Hanspeter Weibel (SVP) glaubt, dass die Argumentation derer, die den Absatz streichen möchten, stets vor dem letzten Komma aufgehört habe. Es wurde immer von der Haftung geredet. Es ist dort aber ein Halbsatz integriert, der heisst: «soweit es ihr möglich und zumutbar ist». Natürlich wird dies zu Diskussionen führen und Juristenfutter geben. Aber das gibt es im Leben immer. Wenn man für etwas die Verantwortung übernimmt, entsteht immer auch die Frage, in welchem Umfang dies geschah, ob es zumutbar war etc. Dabei ist ganz klar: Wenn jemand die Erkenntnis hat und weiss, dass ein potentieller Schaden entsteht, und nichts unternimmt, dann ist es auch richtig, dass man für das Nichtstun bestraft wird. Dieser Punkt im Gesetz soll beibehalten werden, denn er schafft Klarheit – und gleichzeitig auch die Einschränkung unter der Bestimmung «soweit es ihr möglich und zumutbar ist». Dies orientiert sich stets am konkreten Fall, den Umständen und der Person und kann nicht schon im Gesetz definiert werden.
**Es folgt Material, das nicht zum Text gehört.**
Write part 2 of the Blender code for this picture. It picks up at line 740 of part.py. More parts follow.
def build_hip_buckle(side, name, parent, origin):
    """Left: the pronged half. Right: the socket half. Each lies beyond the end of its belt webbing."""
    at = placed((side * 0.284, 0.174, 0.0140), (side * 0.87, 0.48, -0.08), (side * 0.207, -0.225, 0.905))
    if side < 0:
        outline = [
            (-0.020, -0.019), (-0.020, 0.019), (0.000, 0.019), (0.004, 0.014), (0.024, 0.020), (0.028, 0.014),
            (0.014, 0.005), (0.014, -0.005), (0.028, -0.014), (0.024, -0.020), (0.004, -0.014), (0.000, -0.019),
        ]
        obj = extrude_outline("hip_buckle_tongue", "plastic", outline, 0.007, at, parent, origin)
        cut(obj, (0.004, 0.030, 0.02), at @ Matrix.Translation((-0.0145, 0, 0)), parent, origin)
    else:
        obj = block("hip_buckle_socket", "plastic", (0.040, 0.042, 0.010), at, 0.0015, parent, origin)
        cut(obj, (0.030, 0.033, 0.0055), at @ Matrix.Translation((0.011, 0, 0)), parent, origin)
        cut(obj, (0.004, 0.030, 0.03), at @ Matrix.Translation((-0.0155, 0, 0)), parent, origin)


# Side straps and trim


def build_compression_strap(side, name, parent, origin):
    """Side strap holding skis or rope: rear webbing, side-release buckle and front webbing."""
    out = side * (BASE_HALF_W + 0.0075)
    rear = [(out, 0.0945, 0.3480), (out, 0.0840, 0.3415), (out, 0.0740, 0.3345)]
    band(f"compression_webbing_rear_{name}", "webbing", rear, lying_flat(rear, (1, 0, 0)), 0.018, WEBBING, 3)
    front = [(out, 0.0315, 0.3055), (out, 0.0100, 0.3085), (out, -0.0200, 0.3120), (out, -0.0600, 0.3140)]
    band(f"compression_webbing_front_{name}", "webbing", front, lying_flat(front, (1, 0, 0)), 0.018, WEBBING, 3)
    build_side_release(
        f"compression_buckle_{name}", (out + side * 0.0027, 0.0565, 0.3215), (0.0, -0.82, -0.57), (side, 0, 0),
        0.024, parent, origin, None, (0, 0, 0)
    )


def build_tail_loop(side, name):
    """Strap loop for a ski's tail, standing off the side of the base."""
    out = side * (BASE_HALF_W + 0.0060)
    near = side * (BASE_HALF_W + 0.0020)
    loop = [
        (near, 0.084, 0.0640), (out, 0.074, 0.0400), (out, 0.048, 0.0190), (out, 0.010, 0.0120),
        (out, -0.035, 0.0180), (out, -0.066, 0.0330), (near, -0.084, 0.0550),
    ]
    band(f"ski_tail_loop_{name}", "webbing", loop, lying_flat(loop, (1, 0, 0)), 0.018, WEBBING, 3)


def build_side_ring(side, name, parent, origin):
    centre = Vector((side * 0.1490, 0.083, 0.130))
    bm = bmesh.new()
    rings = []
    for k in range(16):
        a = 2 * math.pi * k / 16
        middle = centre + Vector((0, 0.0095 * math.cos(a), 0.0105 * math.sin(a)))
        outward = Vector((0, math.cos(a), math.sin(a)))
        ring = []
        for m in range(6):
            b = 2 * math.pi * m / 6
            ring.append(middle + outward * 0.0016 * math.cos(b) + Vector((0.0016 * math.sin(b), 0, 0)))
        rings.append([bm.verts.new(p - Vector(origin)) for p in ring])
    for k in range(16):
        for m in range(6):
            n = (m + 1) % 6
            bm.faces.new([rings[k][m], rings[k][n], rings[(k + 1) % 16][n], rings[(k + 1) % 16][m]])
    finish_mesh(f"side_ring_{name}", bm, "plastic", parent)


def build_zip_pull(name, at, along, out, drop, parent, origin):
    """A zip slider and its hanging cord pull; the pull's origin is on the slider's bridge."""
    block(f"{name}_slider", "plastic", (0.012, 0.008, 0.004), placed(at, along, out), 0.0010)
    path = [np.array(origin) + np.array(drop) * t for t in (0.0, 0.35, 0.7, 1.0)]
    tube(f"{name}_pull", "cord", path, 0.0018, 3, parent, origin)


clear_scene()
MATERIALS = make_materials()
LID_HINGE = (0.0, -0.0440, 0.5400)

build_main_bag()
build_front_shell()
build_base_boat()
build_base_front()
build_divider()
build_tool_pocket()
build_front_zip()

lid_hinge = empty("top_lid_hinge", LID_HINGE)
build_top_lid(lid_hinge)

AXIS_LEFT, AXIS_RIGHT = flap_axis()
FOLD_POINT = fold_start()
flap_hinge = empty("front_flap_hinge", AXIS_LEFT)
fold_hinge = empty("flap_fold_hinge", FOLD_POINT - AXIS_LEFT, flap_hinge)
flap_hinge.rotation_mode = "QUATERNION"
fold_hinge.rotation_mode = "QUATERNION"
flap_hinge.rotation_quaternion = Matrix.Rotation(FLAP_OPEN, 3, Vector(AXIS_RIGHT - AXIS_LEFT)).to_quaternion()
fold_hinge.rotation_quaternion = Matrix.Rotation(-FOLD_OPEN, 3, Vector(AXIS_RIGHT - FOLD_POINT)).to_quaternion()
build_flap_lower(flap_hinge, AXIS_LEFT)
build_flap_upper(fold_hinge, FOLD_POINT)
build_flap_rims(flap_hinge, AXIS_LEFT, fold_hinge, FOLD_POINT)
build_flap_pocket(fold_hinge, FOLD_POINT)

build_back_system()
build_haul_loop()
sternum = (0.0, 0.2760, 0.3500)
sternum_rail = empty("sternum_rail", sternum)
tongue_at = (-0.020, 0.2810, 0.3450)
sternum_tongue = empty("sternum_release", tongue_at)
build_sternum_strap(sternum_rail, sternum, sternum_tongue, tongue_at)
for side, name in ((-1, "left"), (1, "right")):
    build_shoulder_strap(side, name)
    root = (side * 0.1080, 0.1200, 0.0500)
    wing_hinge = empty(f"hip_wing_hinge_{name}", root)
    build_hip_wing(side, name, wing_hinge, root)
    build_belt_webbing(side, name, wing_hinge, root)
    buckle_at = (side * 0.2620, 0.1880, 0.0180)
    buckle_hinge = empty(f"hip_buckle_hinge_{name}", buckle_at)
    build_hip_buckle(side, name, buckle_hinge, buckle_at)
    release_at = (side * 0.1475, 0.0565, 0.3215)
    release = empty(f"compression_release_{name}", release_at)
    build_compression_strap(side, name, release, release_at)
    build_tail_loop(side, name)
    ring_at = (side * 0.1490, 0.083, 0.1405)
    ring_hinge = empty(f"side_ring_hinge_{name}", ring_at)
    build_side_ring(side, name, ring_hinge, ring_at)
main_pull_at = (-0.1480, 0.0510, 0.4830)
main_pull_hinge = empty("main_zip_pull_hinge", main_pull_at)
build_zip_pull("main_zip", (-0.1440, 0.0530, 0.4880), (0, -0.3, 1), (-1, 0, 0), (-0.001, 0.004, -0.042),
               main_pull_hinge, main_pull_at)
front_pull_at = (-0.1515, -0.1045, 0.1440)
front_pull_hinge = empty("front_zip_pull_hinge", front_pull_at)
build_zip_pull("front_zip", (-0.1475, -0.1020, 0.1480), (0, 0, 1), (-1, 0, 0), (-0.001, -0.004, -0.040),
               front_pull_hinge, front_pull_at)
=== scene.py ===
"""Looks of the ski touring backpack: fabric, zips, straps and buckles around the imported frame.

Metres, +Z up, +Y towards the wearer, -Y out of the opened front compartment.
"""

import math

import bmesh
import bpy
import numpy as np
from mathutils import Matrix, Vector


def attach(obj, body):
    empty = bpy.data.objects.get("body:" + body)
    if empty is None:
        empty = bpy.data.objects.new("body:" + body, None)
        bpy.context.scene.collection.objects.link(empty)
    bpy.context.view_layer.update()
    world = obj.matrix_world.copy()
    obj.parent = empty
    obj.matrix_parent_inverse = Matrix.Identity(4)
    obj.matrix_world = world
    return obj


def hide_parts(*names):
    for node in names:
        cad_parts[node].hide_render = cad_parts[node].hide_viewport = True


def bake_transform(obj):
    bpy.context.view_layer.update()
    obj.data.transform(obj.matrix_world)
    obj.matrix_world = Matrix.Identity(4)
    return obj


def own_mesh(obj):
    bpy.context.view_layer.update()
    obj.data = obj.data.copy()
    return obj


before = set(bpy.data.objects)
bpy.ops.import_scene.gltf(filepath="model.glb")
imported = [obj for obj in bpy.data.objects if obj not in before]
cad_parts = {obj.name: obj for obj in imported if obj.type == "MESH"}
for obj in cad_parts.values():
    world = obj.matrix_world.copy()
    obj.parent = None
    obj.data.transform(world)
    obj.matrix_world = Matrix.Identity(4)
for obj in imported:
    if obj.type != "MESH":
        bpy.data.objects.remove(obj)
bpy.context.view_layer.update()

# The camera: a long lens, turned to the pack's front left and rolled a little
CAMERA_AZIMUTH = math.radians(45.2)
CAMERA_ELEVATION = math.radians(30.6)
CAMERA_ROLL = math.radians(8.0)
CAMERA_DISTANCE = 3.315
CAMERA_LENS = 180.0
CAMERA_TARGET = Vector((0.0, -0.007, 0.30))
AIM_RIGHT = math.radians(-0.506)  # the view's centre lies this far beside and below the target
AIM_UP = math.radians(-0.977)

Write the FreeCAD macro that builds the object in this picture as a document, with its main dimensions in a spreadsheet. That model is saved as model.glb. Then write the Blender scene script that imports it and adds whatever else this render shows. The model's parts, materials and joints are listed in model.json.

://: Der Landrat lehnt den Antrag auf Streichung von § 2 Absatz 1 mit 67:19 Stimmen ab.

[Namenliste]

§§ 3-20 keine Wortmeldungen

II.

1.-3. keine Wortmeldungen

III.-IV. keine Wortmeldungen

://: Damit ist die erste Lesung des Brand- und Naturgefahrenpräventionsgesetzes (BNPG) beendet.